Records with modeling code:
BEGIN

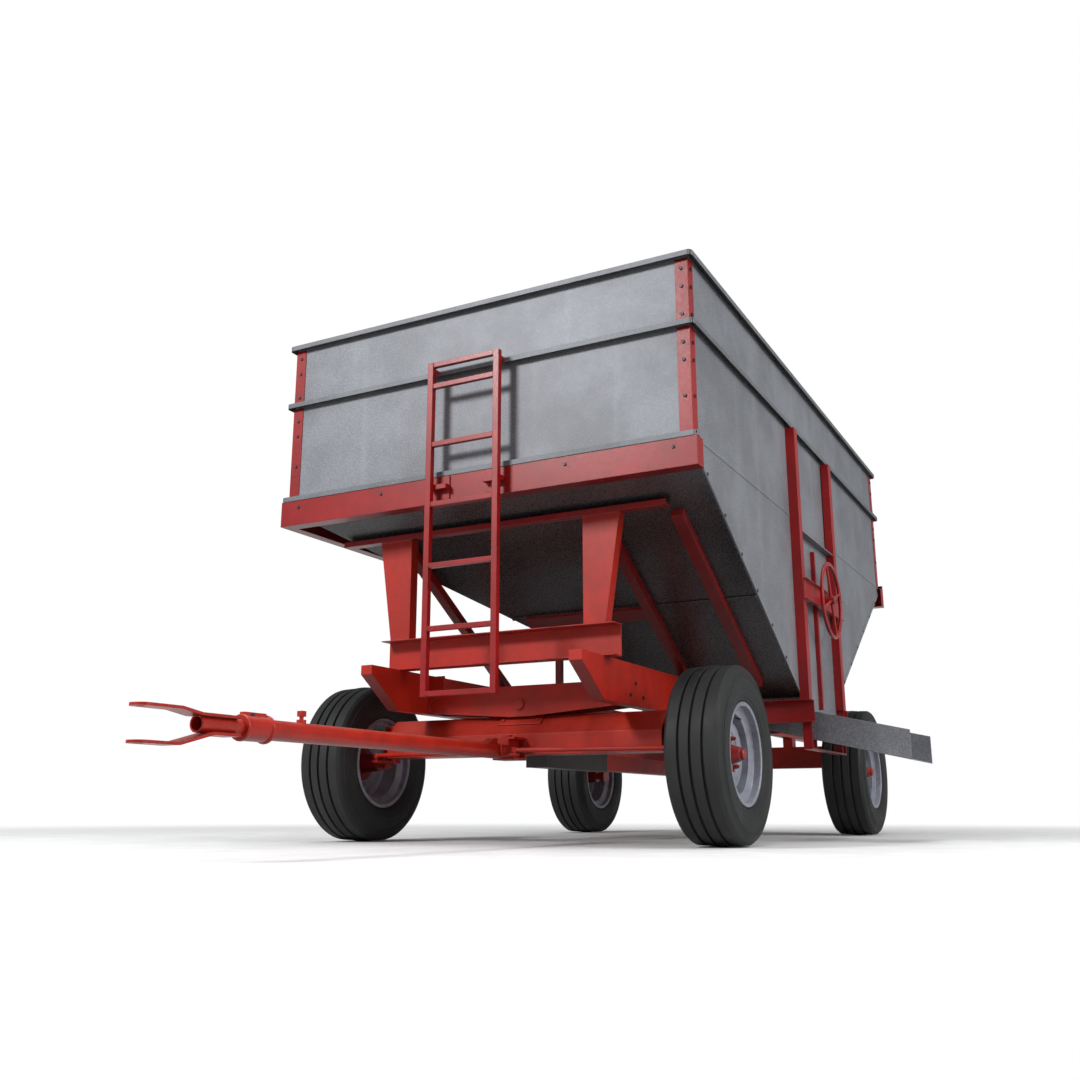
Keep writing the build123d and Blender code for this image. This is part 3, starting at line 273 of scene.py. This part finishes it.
def bare_metal(name, tone, roughness, rust):
    """Plated or machined steel with scratches and a little surface rust."""
    shader = Shader(name, Metallic=0.85)
    scratches = shader.noise(scale=60.0, detail=4.0, roughness=0.7, stretch=(1.0, 1.0, 9.0))
    spots = shader.noise(scale=70.0, detail=5.0, roughness=0.7)
    shade = shader.blend_in(scaled(tone, 0.7), colour(*tone), scratches, 0.35, 0.7)
    shade = shader.blend_in(shade, RUST, spots, 0.55, 0.72, rust)
    sheen = shader.band(spots, 0.35, 0.75, roughness, roughness + 0.25)
    rounded = shader.edges(0.002)[1]
    relief = shader.math("ADD", scratches, spots)
    return shader.finished(shade, sheen, relief, 0.2, 0.0005, rounded)


# The underside share of each zinc finish is how far painted shade darkens its downward faces:
# almost black under the ledges.
sheet_finish = galvanised(
    "galvanised_box", (0.59, 0.60, 0.625), roughness=0.50, metallic=0.22, underside_shade=0.6
)
ledge_finish = galvanised(
    "galvanised_ledge", (0.52, 0.53, 0.55), roughness=0.50, metallic=0.25, underside_shade=0.97
)
underside_finish = galvanised(
    "galvanised_hopper", (0.42, 0.42, 0.43), roughness=0.27, metallic=0.6, underside_shade=0.3
)
upper_red = paint("upper_red_paint", (0.71, 0.03, 0.045), (0.78, 0.17, 0.17))
chassis_red = paint(
    "chassis_red_paint", (0.83, 0.135, 0.02), (0.86, 0.25, 0.13), wear=0.4, roughness=0.40
)
hub_red = paint("hub_red_paint", (0.70, 0.12, 0.09), (0.78, 0.26, 0.22), wear=0.5, roughness=0.38)
tyre_rubber = rubber("tyre_rubber")
rim_silver = rim_enamel("rim_silver")
bolt_steel = bare_metal("bolt_steel", (0.36, 0.36, 0.38), roughness=0.40, rust=0.5)
pin_steel = bare_metal("pin_steel", (0.62, 0.63, 0.65), roughness=0.28, rust=0.25)
sleeve_paint = paint(
    "sleeve_dark_paint", (0.24, 0.22, 0.21), (0.34, 0.31, 0.29), wear=0.4, roughness=0.5
)

FINISHES = {
    "galvanised_sheet": sheet_finish,
    "red_paint": upper_red,
    "tyre": tyre_rubber,
    "rim_paint": rim_silver,
    "plated_bolts": bolt_steel,
    "dark_paint": sleeve_paint,
    "bright_steel": pin_steel,
}
NODE_FINISHES = {
    ledge_finish: ("ledges", "top_rim"),
    underside_finish: ("front_slope", "rear_slope", "left_slope", "throat"),
    chassis_red: (
        "frame_posts", "cross_channels", "left_rail", "right_rail", "front_bolster", "front_axle",
        "rear_axle", "reach_pole", "left_spindle", "right_spindle", "tie_rods", "steer_block",
        "tongue_tube", "tongue_slider", "latch_pin", "pivot_pin", "yaw_pin",
    ),
    hub_red: tuple(name for name in nodes if name.endswith("_hub")),
}


def finish_nodes():
    """Give every carried-over node its finish, by its material slot or by its own name."""
    chosen = {name: finish for finish, names in NODE_FINISHES.items() for name in names}
    for name, node in nodes.items():
        for slot in node.material_slots:
            slot.material = chosen.get(name) or FINISHES[slot.material.name.split(".")[0]]


finish_nodes()


# ============================== building pieces =============================================

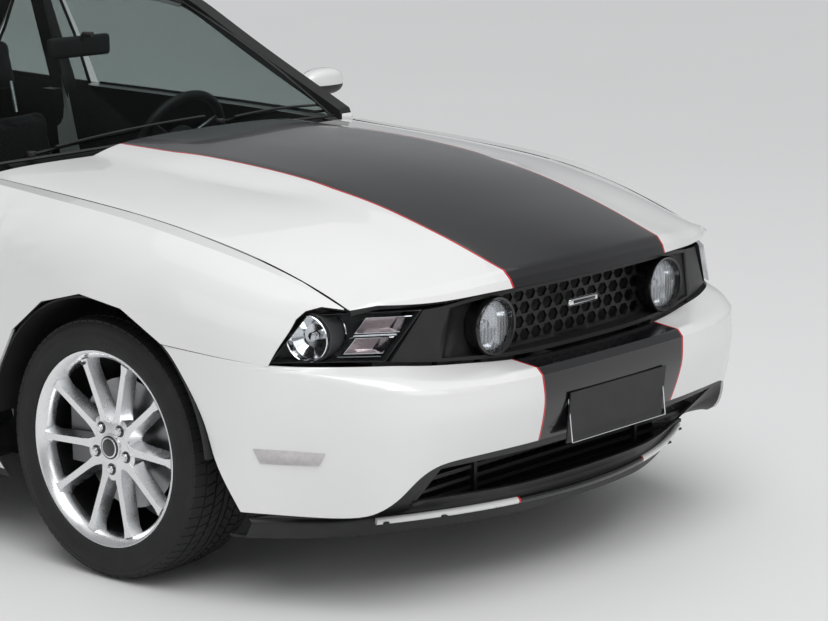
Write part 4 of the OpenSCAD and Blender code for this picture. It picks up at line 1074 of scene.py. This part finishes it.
def rocker(side):
    """Satin black rocker cover under the doors."""
    hand = SIDES[side]
    bm = bmesh.new()
    y0, y1 = 1.535, 3.235
    made = block(bm, (0.060, y1 - y0, 0.118), soft=0.012, segments=3)
    for v in made:
        v.co.x = hand * (0.858 + v.co.x - 0.030 * max(0, -(v.co.z) / 0.06))
        v.co += at(0, (y0 + y1) / 2, 0.248)
    bmesh.ops.recalc_face_normals(bm, faces=bm.faces)
    piece_from(bm, f"rocker_cover_{side}", [SATIN], "body", 40)


def seal_line(name, points, radius, material, body, flat=1.0):
    bm = bmesh.new()
    tube(bm, points, radius, 8, 0, flat)
    return piece_from(bm, name, [material], body, 50)


def boundary_paths(node, angle=55):
    """Outer rim of a pane: its vertices in order round the pane's outward face."""
    bm = node_copy(node)
    bm.normal_update()
    faces = [f for f in bm.faces if f.normal.z > 0.15 or
             f.normal.x * f.calc_center_median().x > 0.35 * abs(f.calc_center_median().x)]
    rim = {}
    chosen = set(faces)
    for f in faces:
        for e in f.edges:
            if sum(1 for g in e.link_faces if g in chosen) == 1:
                a, b = e.verts
                rim.setdefault(a, []).append(b)
                rim.setdefault(b, []).append(a)
    loops = []
    while rim:
        start = next(iter(rim))
        loop, here, last = [start.co.copy()], start, None
        while True:
            ahead = [v for v in rim.get(here, []) if v is not last]
            if not ahead:
                break
            step = ahead[0]
            rim[here] = [v for v in rim[here] if v is not step]
            rim.get(step, [])[:] = [v for v in rim.get(step, []) if v is not here]
            last, here = here, step
            if here is start:
                break
            loop.append(here.co.copy())
        for key in [k for k, v in rim.items() if not v]:
            del rim[key]
        if len(loop) > 4:
            loops.append(loop)
    bm.free()
    return loops


def glass_seals():
    """Black rubber round every fixed pane."""
    for node, radius in (("windshield", 0.007), ("rear_window", 0.008), ("quarter_windows", 0.006)):
        for k, loop in enumerate(boundary_paths(node)):
            points = loop + loop[:1]
            seal_line(f"{node}_seal_{k}", points, radius, SATIN, "body", 0.7)


def belt_seals():
    """Rubber along the foot of each door glass and up its front edge."""
    for side in SIDES:
        for k, loop in enumerate(boundary_paths(f"door_glass_{side}")):
            low = sorted((p for p in loop if p.z < 1.06), key=lambda p: p.y)
            low = [p for p in low if p.z < 0.99 + 0.05 * (p.y - low[0].y)] or low
            if len(low) > 3:
                seal_line(f"belt_seal_{side}_{k}", [p + Vector((SIDES[side] * 0.004, 0, 0.004)) for p in low],
                          0.0055, SATIN, f"{side}_door", 0.8)


def exhaust_tips():
    low, high = (Vector(c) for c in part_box("exhaust"))
    for side, hand in SIDES.items():
        bm = bmesh.new()
        lathe(bm, [(0.0, 0.0395), (-0.004, 0.0425), (-0.012, 0.0432), (-0.110, 0.0432), (-0.110, 0.0385),
                   (-0.010, 0.0372)], 64)
        turn = Matrix.Rotation(math.pi / 2, 4, "Z")
        bmesh.ops.transform(bm, matrix=Matrix.Translation((hand * 0.560, high.y + 0.006, 0.235)) @ turn,
                            verts=bm.verts)
        piece_from(bm, f"exhaust_tip_{side}", [CHROME], "body", 40)


def rear_valance():
    """Dark lower panel under the rear bumper with four fins."""
    low, high = (Vector(c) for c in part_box("rear_bumper"))
    bm = bmesh.new()
    made = block(bm, (0.78, 0.030, 0.120), soft=0.010, segments=3)
    for v in made:
        v.co += Vector((0, high.y - 0.060 - (v.co.x ** 2) * 0.22, low.z + 0.055))
    for x in (-0.24, -0.08, 0.08, 0.24):
        block(bm, (0.010, 0.050, 0.085), (x, high.y - 0.055, low.z + 0.045), None, 0.003)
    piece_from(bm, "rear_valance", [COARSE], "body", 40)


def rear_plate():
    """Blank plate in the middle of the rear bumper with a lamp bar over it."""
    low, high = (Vector(c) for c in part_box("rear_bumper"))
    bm = bmesh.new()
    block(bm, (0.34, 0.006, 0.150), (0, high.y - 0.0005, 0.555), None, 0.0025, 2, 0)
    block(bm, (0.30, 0.014, 0.014), (0, high.y - 0.002, 0.645), None, 0.004, 2, 1)
    piece_from(bm, "rear_plate_blank", [PLATE, SATIN], "body", 40)


def lid_spoiler():
    """Low lip on the trunk lid's rear edge."""
    low, high = (Vector(c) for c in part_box("trunk_lid"))
    points = []
    for k in range(21):
        x = -0.66 + 1.32 * k / 20
        above = at(x, 4.628 - 0.05 * abs(x) ** 2.2, 1.4)
        place, _ = skin_point("trunk_lid", above, Vector((0, 0, -1)))
        if place:
            points.append(place + Vector((0, 0, 0.004)))
    if len(points) > 4:
        bm = bmesh.new()
        tube(bm, points, 0.016, 12, 0, 0.45)
        piece_from(bm, "lid_lip", [PAINT], "trunk", 50)


# ---- Cabin ----
def steering_wheel_detail():
    """Leather rim with three metal-faced spokes and a padded hub."""
    low, high = (Vector(c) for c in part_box("steering_wheel"))
    bm = bmesh.new()
    lathe(bm, [(0.014 * math.cos(a), 0.1725 + 0.0148 * math.sin(a)) for a in
               [2 * math.pi * k / 14 for k in range(14)]], 72)
    across = Matrix.Rotation(math.pi / 2, 3, "Y")
    disc(bm, 0.068, 0.034, (0.004, 0, 0), across, 48, 0.010, 1)
    disc(bm, 0.026, 0.004, (-0.0145, 0, 0), across, 40, 0.001, 2)
    for angle in (90, 210, 330):
        turn = Matrix.Rotation(math.radians(angle + 90), 3, "X")
        block(bm, (0.010, 0.030, 0.105), turn @ Vector((0.002, 0, 0.115)), turn, 0.004, 2, 2)
    tube(bm, [(0.012, 0, 0), (0.090, 0, 0), (0.160, 0, 0)], 0.024, 20, 1)
    tilt = Matrix.Rotation(math.radians(22), 4, "X") @ Matrix.Rotation(-math.pi / 2, 4, "Z")
    bmesh.ops.transform(bm, matrix=Matrix.Translation(at(0.36, 1.930, 0.893)) @ tilt, verts=bm.verts)
    piece_from(bm, "steering_wheel_rim", [GRIP, CABIN, SATIN_METAL], "steering_column", 40,
               ("steering_wheel",))


def interior_mirror():
    bm = bmesh.new()
    made = block(bm, (0.235, 0.028, 0.062), soft=0.012, segments=3)
    for v in made:
        v.co = v.co + at(-0.010, 1.955, 1.225)
    glass = block(bm, (0.218, 0.003, 0.048), at(-0.010, 1.970, 1.225), None, 0.001, 1, 1)
    tube(bm, [at(-0.010, 1.950, 1.240), at(-0.006, 1.935, 1.262), at(0, 1.905, 1.262)], 0.008, 10, 0)
    piece_from(bm, "cabin_mirror", [CABIN, MIRROR], "body", 40)
    return glass


def cushion(name, size, place, turn, body, material, replaces=(), swell=0.022):
    """A stuffed pad: swollen by cloth under pressure, capped, then smoothed."""
    bm = bmesh.new()
    verts = block(bm, [s - 2 * swell * 0.75 for s in size], soft=min(size) * 0.28, segments=4)
    bmesh.ops.transform(bm, matrix=Matrix.Translation(place) @ turn.to_4x4(), verts=verts)
    obj = piece_from(bm, name, [material], body, None, replaces)
    remesh = obj.modifiers.new("remesh", "REMESH")
    remesh.mode = "VOXEL"
    remesh.voxel_size = 0.009
    apply_modifiers(obj)
    rest = [v.co.copy() for v in obj.data.vertices]
    inflate(obj, rest, swell)
    obj.data.shade_smooth()
    rounded(obj, 1)
    return obj


def apply_modifiers(obj):
    deps = bpy.context.evaluated_depsgraph_get()
    mesh = bpy.data.meshes.new_from_object(obj.evaluated_get(deps))
    old = obj.data
    obj.modifiers.clear()
    obj.data = mesh
    bpy.data.meshes.remove(old)


def inflate(obj, rest, cap):
    cloth = obj.modifiers.new("fill", "CLOTH")
    cloth.settings.use_pressure = True
    cloth.settings.uniform_pressure_force = 4
    cloth.settings.effector_weights.gravity = 0
    cloth.settings.quality = 4
    scene = bpy.context.scene
    scene.frame_start, scene.frame_end = 1, 20
    for k in range(1, 21):
        scene.frame_set(k)
    apply_modifiers(obj)
    for v, home in zip(obj.data.vertices, rest):
        moved = v.co - home
        if moved.length > cap:
            v.co = home + moved.normalized() * cap
    scene.frame_set(1)


def seats():
    """Front seats in three pads each, and the rear bench in two pads."""
    for side in SIDES:
        hand = SIDES[side]
        x = hand * 0.36
        lean = Matrix.Rotation(math.radians(-18), 3, "X")
        head = Matrix.Rotation(math.radians(-14), 3, "X")
        cushion(f"front_cushion_{side}", (0.49, 0.53, 0.125), at(x, 2.330, 0.425), Matrix.Identity(3),
                "body", SEAT, (f"front_seat_{side}",))
        cushion(f"front_backrest_{side}", (0.45, 0.125, 0.585), at(x, 2.560, 0.40) +
                lean @ Vector((0, 0.065, 0.300)), lean, "body", SEAT)
        cushion(f"headrest_{side}", (0.255, 0.098, 0.176), at(x, 2.782, 1.0) +
                head @ Vector((0, 0.05, 0.09)), head, "body", SEAT, swell=0.012)
        bm = bmesh.new()
        for post in (-0.06, 0.06):
            stem = [at(x + post, 2.748 + 0.012 * k, 0.93 + 0.05 * k) for k in range(3)]
            tube(bm, stem, 0.0065, 12)
        block(bm, (0.38, 0.42, 0.16), at(x, 2.300, 0.285), None, 0.02, 2, 1)
        piece_from(bm, f"seat_frame_{side}", [CHROME, CABIN], "body", 40)
    bench = Matrix.Rotation(math.radians(-24), 3, "X")
    cushion("rear_cushion", (1.01, 0.45, 0.145), at(0, 3.130, 0.378), Matrix.Identity(3), "body", SEAT,
            ("rear_seat",))
    cushion("rear_backrest", (1.01, 0.115, 0.545), at(0, 3.246, 0.400) + bench @ Vector((0, 0.06, 0.28)),
            bench, "body", SEAT)


# ---- Assembly of the detailed pieces ----
WHEEL_X = 0.773
wheels()
for side in SIDES:
    headlight(side)
    round_lamp(side)
    marker_lamp(side)
    mirror_shell(side)
    tail_lamp(side)
    door_handle(side)
    rocker(side)
badge()
lip_strip()
intake_shroud()
plate_frame()
fuel_cap()
exhaust_tips()
rear_valance()
rear_plate()
lid_spoiler()
wiper("wiper_right", at(-0.560, 1.545, 1.000), at(0.060, 1.520, 1.035), 0.006)
wiper("wiper_left", at(0.130, 1.515, 1.022), at(0.600, 1.590, 1.010), 0.006)
glass_seals()
belt_seals()
steering_wheel_detail()
interior_mirror()
seats()

# ---- Studio ----
FLOOR = Finish("studio_floor")
FLOOR.set(Base_Color=FLOOR.ramp(FLOOR.noise(0.3, 2), (0.2, grey(0.79)), (0.8, grey(0.81))))
FLOOR.set(Roughness=FLOOR.spread(FLOOR.noise(3, 4), 0.5, 0.62))


def studio_floor():
    """A wide pale floor."""
    bm = bmesh.new()
    bmesh.ops.create_grid(bm, x_segments=4, y_segments=4, size=400)
    mesh = bpy.data.meshes.new("studio_floor")
    bm.to_mesh(mesh)
    bm.free()
    mesh.materials.append(FLOOR.material)
    floor = bpy.data.objects.new("studio_floor", mesh)
    bpy.context.scene.collection.objects.link(floor)


def lamp(name, place, aim, size, power):
    light = bpy.data.lights.new(name, "AREA")
    light.shape = "RECTANGLE"
    light.size, light.size_y = size
    light.energy = power
    obj = bpy.data.objects.new(name, light)
    obj.location = place
    obj.rotation_euler = (Vector(aim) - Vector(place)).to_track_quat("-Z", "Y").to_euler()
    bpy.context.scene.collection.objects.link(obj)


def broad_lamp(name, aim, spread, power):
    """A far, wide source that lights the car and the floor evenly."""
    light = bpy.data.lights.new(name, "SUN")
    light.energy = power
    light.angle = math.radians(spread)
    obj = bpy.data.objects.new(name, light)
    obj.rotation_euler = aim.to_track_quat("-Z", "Y").to_euler()
    bpy.context.scene.collection.objects.link(obj)


YAW = math.radians(49.03)
PITCH = math.radians(11.27)
ROLL = math.radians(-0.48)
EYE = at(-5.2419, -3.8855, 1.9746)
LENS_LENGTH = 114.96
SENSOR_WIDTH = 36


def camera():
    data = bpy.data.cameras.new("camera")
    data.sensor_width = SENSOR_WIDTH
    data.lens = LENS_LENGTH
    data.clip_end = 200
    look = Vector((math.sin(YAW) * math.cos(PITCH), math.cos(YAW) * math.cos(PITCH), -math.sin(PITCH)))
    right = Vector((math.cos(YAW), -math.sin(YAW), 0))
    up = right.cross(look)
    tilted_right = math.cos(ROLL) * right + math.sin(ROLL) * up
    tilted_up = math.cos(ROLL) * up - math.sin(ROLL) * right
    turn = Matrix((tilted_right, tilted_up, -look)).transposed()
    obj = bpy.data.objects.new("camera", data)
    obj.matrix_world = Matrix.Translation(EYE) @ turn.to_4x4()
    bpy.context.scene.collection.objects.link(obj)
    bpy.context.scene.camera = obj


camera()
studio_floor()
world = bpy.data.worlds.new("studio")
world.use_nodes = True
backdrop = world.node_tree.nodes["Background"]
backdrop.inputs["Color"].default_value = (0.95, 0.96, 0.98, 1)
backdrop.inputs["Strength"].default_value = 0.36
bpy.context.scene.world = world
bpy.context.scene.view_settings.view_transform = "Standard"
broad_lamp("sky_panel", Vector((0.35, 0.42, -1)), 50, 1.6)
lamp("overhead", (0, -1.5, 5.2), (0, -1.2, 0), (7, 6), 60)
lamp("side", (-7.5, -1.0, 3.4), (0, -1.0, 0.6), (5, 3), 20)
lamp("front", (-1.5, -8.5, 3.6), (0, -2.0, 0.6), (5, 3), 60)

END

What this task involves:
Using the entries shown above, reproduce verbatim the lines from the line bearing "Write part 4" to the line bearing "return loops", inclusive.

Answer below:
Write part 4 of the OpenSCAD and Blender code for this picture. It picks up at line 1074 of scene.py. This part finishes it.
def rocker(side):
    """Satin black rocker cover under the doors."""
    hand = SIDES[side]
    bm = bmesh.new()
    y0, y1 = 1.535, 3.235
    made = block(bm, (0.060, y1 - y0, 0.118), soft=0.012, segments=3)
    for v in made:
        v.co.x = hand * (0.858 + v.co.x - 0.030 * max(0, -(v.co.z) / 0.06))
        v.co += at(0, (y0 + y1) / 2, 0.248)
    bmesh.ops.recalc_face_normals(bm, faces=bm.faces)
    piece_from(bm, f"rocker_cover_{side}", [SATIN], "body", 40)


def seal_line(name, points, radius, material, body, flat=1.0):
    bm = bmesh.new()
    tube(bm, points, radius, 8, 0, flat)
    return piece_from(bm, name, [material], body, 50)


def boundary_paths(node, angle=55):
    """Outer rim of a pane: its vertices in order round the pane's outward face."""
    bm = node_copy(node)
    bm.normal_update()
    faces = [f for f in bm.faces if f.normal.z > 0.15 or
             f.normal.x * f.calc_center_median().x > 0.35 * abs(f.calc_center_median().x)]
    rim = {}
    chosen = set(faces)
    for f in faces:
        for e in f.edges:
            if sum(1 for g in e.link_faces if g in chosen) == 1:
                a, b = e.verts
                rim.setdefault(a, []).append(b)
                rim.setdefault(b, []).append(a)
    loops = []
    while rim:
        start = next(iter(rim))
        loop, here, last = [start.co.copy()], start, None
        while True:
            ahead = [v for v in rim.get(here, []) if v is not last]
            if not ahead:
                break
            step = ahead[0]
            rim[here] = [v for v in rim[here] if v is not step]
            rim.get(step, [])[:] = [v for v in rim.get(step, []) if v is not here]
            last, here = here, step
            if here is start:
                break
            loop.append(here.co.copy())
        for key in [k for k, v in rim.items() if not v]:
            del rim[key]
        if len(loop) > 4:
            loops.append(loop)
    bm.free()
    return loops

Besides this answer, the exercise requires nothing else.